Records that describe objects

◆ ◆ ◆ ◆ ◆

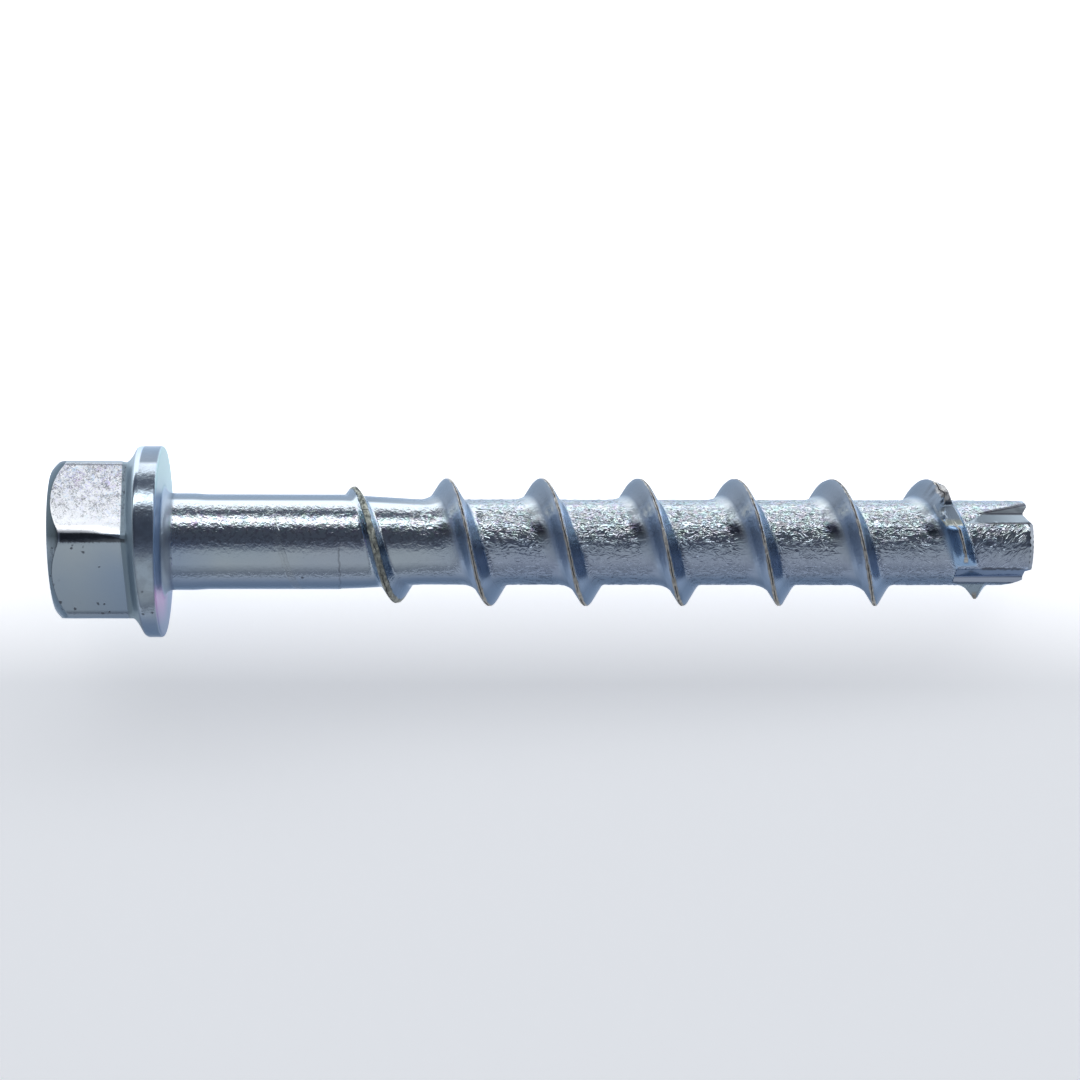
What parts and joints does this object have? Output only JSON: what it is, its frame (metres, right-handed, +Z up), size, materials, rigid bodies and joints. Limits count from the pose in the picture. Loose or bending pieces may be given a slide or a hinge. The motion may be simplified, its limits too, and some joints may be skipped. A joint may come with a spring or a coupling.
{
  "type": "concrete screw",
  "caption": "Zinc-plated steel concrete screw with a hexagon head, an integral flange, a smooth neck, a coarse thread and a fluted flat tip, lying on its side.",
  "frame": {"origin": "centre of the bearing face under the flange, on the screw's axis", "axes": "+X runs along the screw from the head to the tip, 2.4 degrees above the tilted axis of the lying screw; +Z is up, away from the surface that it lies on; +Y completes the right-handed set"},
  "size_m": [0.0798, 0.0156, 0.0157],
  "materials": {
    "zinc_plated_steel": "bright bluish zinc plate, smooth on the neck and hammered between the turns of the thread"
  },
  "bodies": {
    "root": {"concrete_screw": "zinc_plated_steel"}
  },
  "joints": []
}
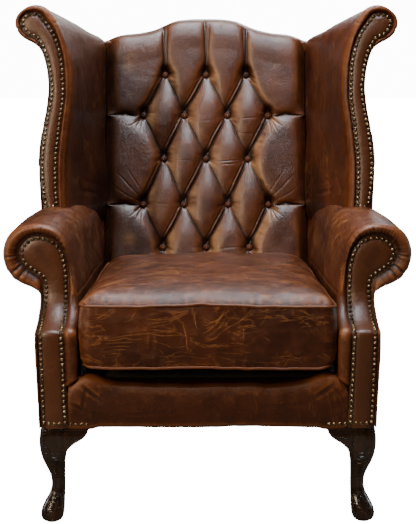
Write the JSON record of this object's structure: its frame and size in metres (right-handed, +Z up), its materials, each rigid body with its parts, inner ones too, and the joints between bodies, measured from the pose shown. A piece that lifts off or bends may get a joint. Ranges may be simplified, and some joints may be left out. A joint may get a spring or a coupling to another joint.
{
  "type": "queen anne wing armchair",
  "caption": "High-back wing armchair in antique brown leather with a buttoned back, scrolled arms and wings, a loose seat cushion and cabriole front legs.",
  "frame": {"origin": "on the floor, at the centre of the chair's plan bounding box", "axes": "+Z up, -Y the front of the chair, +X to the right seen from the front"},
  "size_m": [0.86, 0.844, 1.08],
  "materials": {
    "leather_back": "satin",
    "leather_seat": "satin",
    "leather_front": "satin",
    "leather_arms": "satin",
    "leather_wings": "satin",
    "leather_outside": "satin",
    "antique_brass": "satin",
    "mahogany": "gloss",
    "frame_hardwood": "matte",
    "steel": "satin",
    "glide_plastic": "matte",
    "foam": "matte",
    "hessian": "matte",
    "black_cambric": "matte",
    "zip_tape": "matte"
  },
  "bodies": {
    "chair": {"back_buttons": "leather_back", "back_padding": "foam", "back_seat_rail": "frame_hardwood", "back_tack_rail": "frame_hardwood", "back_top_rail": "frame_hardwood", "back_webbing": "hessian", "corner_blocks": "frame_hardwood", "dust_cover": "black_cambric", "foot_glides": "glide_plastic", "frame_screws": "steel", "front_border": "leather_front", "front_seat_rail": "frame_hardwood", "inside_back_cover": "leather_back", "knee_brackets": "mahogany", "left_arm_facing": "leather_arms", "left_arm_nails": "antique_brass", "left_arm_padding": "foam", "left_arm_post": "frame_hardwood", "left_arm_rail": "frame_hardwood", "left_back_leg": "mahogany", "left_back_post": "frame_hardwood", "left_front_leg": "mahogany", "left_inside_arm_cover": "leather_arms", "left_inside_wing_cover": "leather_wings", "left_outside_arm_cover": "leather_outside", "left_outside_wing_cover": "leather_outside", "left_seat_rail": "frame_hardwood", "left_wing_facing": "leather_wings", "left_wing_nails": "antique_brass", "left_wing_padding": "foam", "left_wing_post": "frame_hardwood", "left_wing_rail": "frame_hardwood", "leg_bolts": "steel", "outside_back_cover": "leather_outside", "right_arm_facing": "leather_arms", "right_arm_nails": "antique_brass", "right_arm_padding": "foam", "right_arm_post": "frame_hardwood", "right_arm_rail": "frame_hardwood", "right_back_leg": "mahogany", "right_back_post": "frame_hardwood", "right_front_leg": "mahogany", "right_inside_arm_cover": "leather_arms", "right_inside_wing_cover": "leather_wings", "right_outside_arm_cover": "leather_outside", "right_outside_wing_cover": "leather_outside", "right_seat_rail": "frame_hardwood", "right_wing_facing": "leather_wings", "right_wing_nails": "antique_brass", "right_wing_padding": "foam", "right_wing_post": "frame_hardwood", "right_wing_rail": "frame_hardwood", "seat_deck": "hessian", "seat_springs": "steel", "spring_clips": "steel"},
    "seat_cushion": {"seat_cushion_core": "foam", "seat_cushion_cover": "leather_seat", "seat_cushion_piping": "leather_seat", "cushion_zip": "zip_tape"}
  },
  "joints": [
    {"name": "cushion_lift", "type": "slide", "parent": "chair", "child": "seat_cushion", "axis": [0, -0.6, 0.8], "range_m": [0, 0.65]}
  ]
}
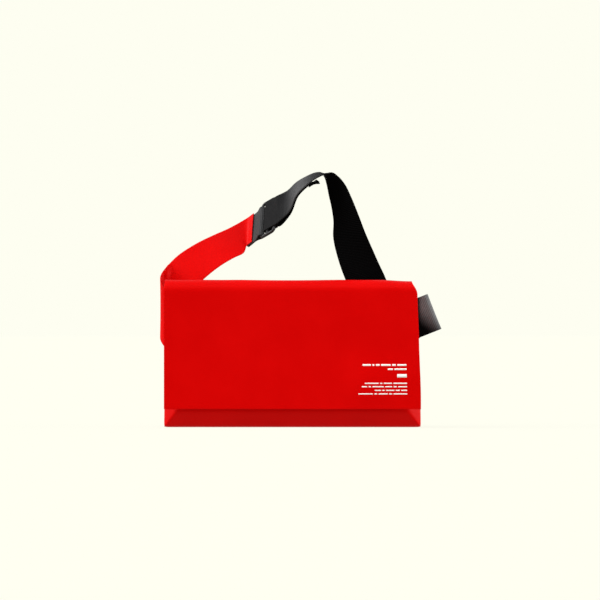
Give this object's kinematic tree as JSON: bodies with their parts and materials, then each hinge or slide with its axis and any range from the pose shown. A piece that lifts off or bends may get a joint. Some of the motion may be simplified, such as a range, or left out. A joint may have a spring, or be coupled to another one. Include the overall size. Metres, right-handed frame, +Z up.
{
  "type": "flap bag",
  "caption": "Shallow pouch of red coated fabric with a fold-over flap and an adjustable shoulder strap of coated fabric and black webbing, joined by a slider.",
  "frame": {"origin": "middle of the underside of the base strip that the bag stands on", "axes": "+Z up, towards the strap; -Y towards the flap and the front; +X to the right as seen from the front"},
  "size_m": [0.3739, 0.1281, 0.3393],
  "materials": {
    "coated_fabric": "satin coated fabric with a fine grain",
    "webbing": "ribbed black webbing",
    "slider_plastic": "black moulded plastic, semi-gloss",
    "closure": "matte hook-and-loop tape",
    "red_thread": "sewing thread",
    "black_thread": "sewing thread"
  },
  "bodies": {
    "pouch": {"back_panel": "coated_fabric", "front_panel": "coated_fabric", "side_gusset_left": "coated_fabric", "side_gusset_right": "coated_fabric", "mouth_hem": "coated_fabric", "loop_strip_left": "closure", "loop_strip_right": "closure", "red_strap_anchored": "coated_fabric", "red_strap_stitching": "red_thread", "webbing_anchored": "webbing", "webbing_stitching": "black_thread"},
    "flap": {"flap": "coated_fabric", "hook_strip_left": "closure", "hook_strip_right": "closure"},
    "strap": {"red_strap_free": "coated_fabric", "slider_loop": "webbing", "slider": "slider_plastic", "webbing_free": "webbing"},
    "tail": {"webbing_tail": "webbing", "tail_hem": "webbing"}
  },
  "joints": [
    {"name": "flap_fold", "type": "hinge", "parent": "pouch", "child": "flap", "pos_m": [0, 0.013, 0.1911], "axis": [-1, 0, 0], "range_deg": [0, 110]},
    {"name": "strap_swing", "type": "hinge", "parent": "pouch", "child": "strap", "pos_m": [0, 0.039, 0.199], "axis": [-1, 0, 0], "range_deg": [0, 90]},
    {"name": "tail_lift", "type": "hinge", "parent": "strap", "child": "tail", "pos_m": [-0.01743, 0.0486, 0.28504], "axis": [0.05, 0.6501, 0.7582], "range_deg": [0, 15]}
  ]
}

◆ ◆ ◆ ◆ ◆

INSTRUCTIONS FOR THE TASK: Copy all lines above containing the string "between".

ANSWER IN FULL:
    "zinc_plated_steel": "bright bluish zinc plate, smooth on the neck and hammered between the turns of the thread"
Write the JSON record of this object's structure: its frame and size in metres (right-handed, +Z up), its materials, each rigid body with its parts, inner ones too, and the joints between bodies, measured from the pose shown. A piece that lifts off or bends may get a joint. Ranges may be simplified, and some joints may be left out. A joint may get a spring or a coupling to another joint.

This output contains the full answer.